I also dislike this term because I thought it was simply a layperson’s term to signify volatile and hard to control blood glucose levels. Apparently the term is used in both patient and medical professional circles.
I found this description published at a Pub Med, National Institutes of Health website.
Type 1 diabetes is an intrinsically unstable condition. However, the term “brittle diabetes” is reserved for those cases in which the instability, whatever its cause, results in disruption of life and often recurrent and/or prolonged hospitalization. It affects 3/1000 insulin-dependent diabetic patients, mainly young women. Its prognosis is poor with lower quality of life scores, more microvascular and pregnancy complications and shortened life expectancy. Three forms have been described: recurrent diabetic ketoacidosis, predominant hypoglycemic forms and mixed instability. Main causes of brittleness include malabsorption, certain drugs (alcohol, antipsychotics), defective insulin absorption or degradation, defect of hyperglycemic hormones especially glucocorticoid and glucagon, and above all delayed gastric emptying as a result of autonomic neuropathy.
According to the above citation, it is a relatively rare, occurring in only 3 of 1,000 cases of insulin dependent diabetes.
One thing that has bothered me about this term is that assigning it to a difficult to control form of diabetes relieves both doctors and patients of any further responsibility to help solve or mitigate the problem.
Before the days of insulin pumps, CGMs, new insulins, and automated insulin dosing systems, the person with diabetes was essentially flying blind as to their ongoing blood sugar status and veering off into severe hypo- or hyper-glycemia was more common.
My personal experience with reducing blood glucose volatility with a lower carb diet and diabetes technology has lead me to believe, at least in my case, that brittle diabetes was an unhelpful term. Before I discovered the great tools available to me to control BG instability, I could have just thrown up my hands and concluded that I’m a brittle diabetic and there’s no sense in even trying to better my life.
I think the term has been inappropriately been used to give up any efforts to try and stabilize blood sugar levels.
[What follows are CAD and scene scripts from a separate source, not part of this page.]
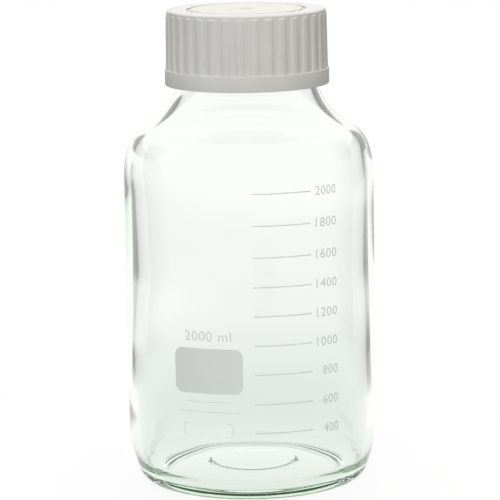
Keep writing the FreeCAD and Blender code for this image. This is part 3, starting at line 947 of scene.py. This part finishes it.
def light_world():
    """Even studio light: white where it is looked at, softer where it lights the object."""
    world = bpy.data.worlds.new("studio")
    bpy.context.scene.world = world
    world.use_nodes = True
    tree = world.node_tree
    tree.nodes.clear()
    direction = add(tree, "ShaderNodeTexCoord").outputs["Generated"]
    path, colour = seen_colour(tree, direction)
    strength = add(tree, "ShaderNodeMapRange", {
        "Value": path.outputs["Is Diffuse Ray"], "To Min": 1.0, "To Max": 0.28})
    sky = add(tree, "ShaderNodeBackground", {"Color": colour, "Strength": strength.outputs[0]})
    add(tree, "ShaderNodeOutputWorld", {"Surface": sky.outputs[0]})


def area_lamp(name, place, target, size, power, colour):
    """A square soft lamp that points from its place to a target and shows in no reflection."""
    lamp = bpy.data.lights.new(name, "AREA")
    lamp.size = size
    lamp.energy = power
    lamp.color = linear(colour)[:3]
    holder = bpy.data.objects.new(name, lamp)
    turn = (Vector(target) - Vector(place)).to_track_quat("-Z", "Y")
    holder.matrix_world = Matrix.Translation(place) @ turn.to_matrix().to_4x4()
    holder.visible_glossy = False
    holder.visible_transmission = False
    bpy.context.scene.collection.objects.link(holder)


light_world()
area_lamp("soft_top", (0.0, 0.1, 1.6), (0, 0, 0.2), 1.0, 13, "#ffffff")
area_lamp("soft_front", (-0.25, -1.7, 0.8), (0, 0, 0.18), 0.8, 15, "#fcfdff")
area_lamp("soft_right", (1.4, -0.5, 0.5), (0, 0, 0.15), 0.7, 1.1, "#ffe0b4")
area_lamp("soft_back", (0.2, 1.7, 0.7), (0, 0, 0.18), 0.8, 8, "#fcfdff")


def photo_camera():
    """The fitted viewpoint: 1.6 m in front, looking 10 degrees down, with a slight tilt."""
    camera = bpy.data.cameras.new("camera")
    camera.sensor_width = CAMERA_SENSOR
    camera.lens = CAMERA_LENS
    holder = bpy.data.objects.new("camera", camera)
    holder.matrix_world = (Matrix.Translation(CAMERA_PLACE)
                           @ Matrix.Rotation(math.radians(90 - CAMERA_DOWN), 4, "X")
                           @ Matrix.Rotation(math.radians(CAMERA_ROLL), 4, "Z"))
    bpy.context.scene.collection.objects.link(holder)
    bpy.context.scene.camera = holder


photo_camera()
bpy.context.scene.view_settings.view_transform = "Standard"

# Light that runs along inside the thick heel is thrown back many times before it gets out
paths = bpy.context.scene.cycles
paths.max_bounces = 32
paths.glossy_bounces = 24
paths.transmission_bounces = 32
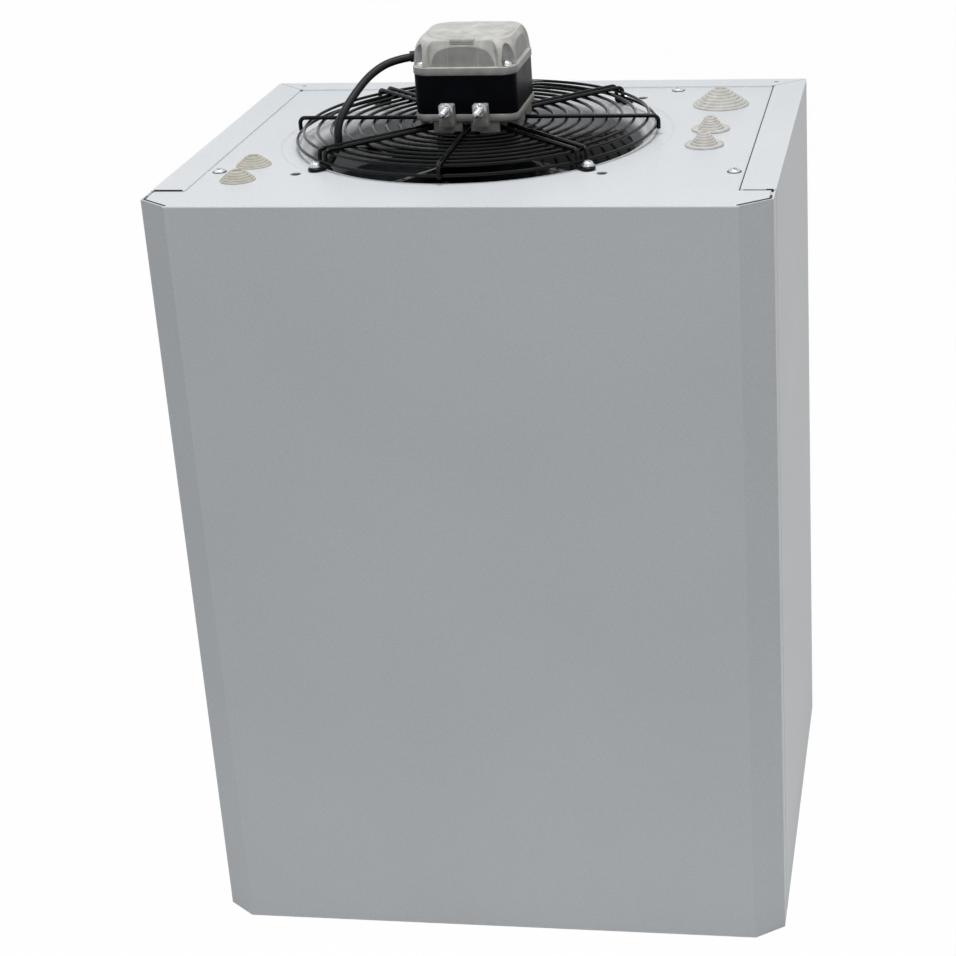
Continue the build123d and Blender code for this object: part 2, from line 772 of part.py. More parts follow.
def motor_cover():
    """Lower end shield: band, bearing boss, four legs on the double spokes and two stud ears."""
    cover = rounded_square(motor_width, motor_corner, cover_base, body_base)
    seat_top = body_base + bearing_step
    cover += rod(0, 0, hub_top + boss_gap, seat_top, bearing_radius + bearing_wall)
    leg = Pos(leg_offset, leg_offset, 0) * turned([(0, leg_end), (leg_radius, leg_end),
                                                   (leg_radius + leg_flare, cover_base + leg_flare), (0, cover_base + leg_flare)])
    leg_hole = rod(leg_offset, leg_offset, leg_end - past, leg_end + leg_screw_bite, leg_screw + fit / 2)
    cover = cover + around(leg, 4) - around(leg_hole, 4)
    front = -motor_width / 2
    for x in ear_x:
        cover += block(x - ear_width / 2, x + ear_width / 2, front - ear_depth, front + ear_root,
                       cover_base - ear_drop, ear_top)
        cover -= rod_y(x, front - 2 * ear_depth, front + ear_depth, stud_level, stud_radius + stud_fit)
    cover -= rod(0, 0, seat_top - bearing_width, seat_top + past, bearing_radius)
    cover -= rod(0, 0, hub_top, seat_top, shaft_radius + running_fit)
    return on_fan_axis(cover - cap_screw_holes(cover_base + cap_screw_end - fit, ear_top + past))


def motor_body():
    """Square sleeve of the motor between its two end shields."""
    body = rounded_square(motor_body_width, body_corner, body_base, body_end)
    body -= rounded_square(motor_body_width - 2 * body_wall, body_corner - body_wall,
                           body_base - past, body_end + past)
    return on_fan_axis(body)


def stator_core():
    """Laminated core pressed into the motor's sleeve, open for the rotor."""
    top = rotor_base + rotor_length
    core = rounded_square(motor_body_width - 2 * body_wall - 2 * stator_fit, body_corner - body_wall,
                          rotor_base, top)
    core -= rod(0, 0, rotor_base - past, top + past, rotor_radius + air_gap)
    return on_fan_axis(core - cap_screw_holes(rotor_base - past, top + past))


def motor_rotor():
    """Rotor on the shaft, as long as the core."""
    return on_fan_axis(ring(shaft_radius, rotor_radius, rotor_base, rotor_base + rotor_length))


def bearings():
    """Rings of the two bearings, in the cover and in the cap."""
    one = ring(shaft_radius + running_fit, bearing_radius, 0, bearing_width)
    levels = (body_base + bearing_step - bearing_width, rim_end - bearing_width)
    return [on_fan_axis(Pos(0, 0, z) * one) for z in levels]


def cap_block():
    """The cap above its rim: a leaning square block inside a dome of revolution, which rounds its corners
    more and more towards the top."""
    half = motor_width / 2 - cap_inset
    corner_reach = (half - motor_corner) * sqrt(2) + motor_corner
    bow = ThreePointArc((corner_reach, rim_end), (corner_reach - cap_bow, rim_end + cap_dome * 2 / 3),
                        (cap_top_radius, dome_end))
    rest = Polyline((cap_top_radius, dome_end), (0, dome_end), (0, rim_end), (corner_reach, rim_end))
    dome = revolve(make_face(Plane.XZ * Wire([bow, *rest.edges()])), Axis.Z)
    return rounded_square(2 * half, motor_corner, rim_end, dome_end, cap_taper) & dome


def cap_cutters():
    """One side's arched scallop and one corner's round screw recess, cut out of the dome."""
    arch = (scallop_width ** 2 / 4 + scallop_height ** 2) / (2 * scallop_height)
    centre = rim_end + scallop_height - arch
    side = -motor_width / 2
    scallop = rod_y(0, side - scallop_depth, side + scallop_depth, centre, arch)
    scallop &= block(-motor_width, motor_width, side - past, 0, rim_end, dome_end)
    recess = rod(cap_screw_offset, cap_screw_offset, rim_end, dome_end - cap_recess_top, cap_recess)
    return scallop, recess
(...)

I do understand with the spectrum of personal experiences across the diabetic population, that there are people who live with a combination of physical problems including celiac disease, gastroparesis, allergies, and other hormonal imbalances. These complicating diagnoses can be understood to contribute to extreme blood glucose variability and the assignment of the term, “brittle diabetes.” I feel badly for these cases.
I think, however, that it is likely an over-used term. There’s much we all can do to reduce our blood glucose volatility but it takes some education and persistence to improve.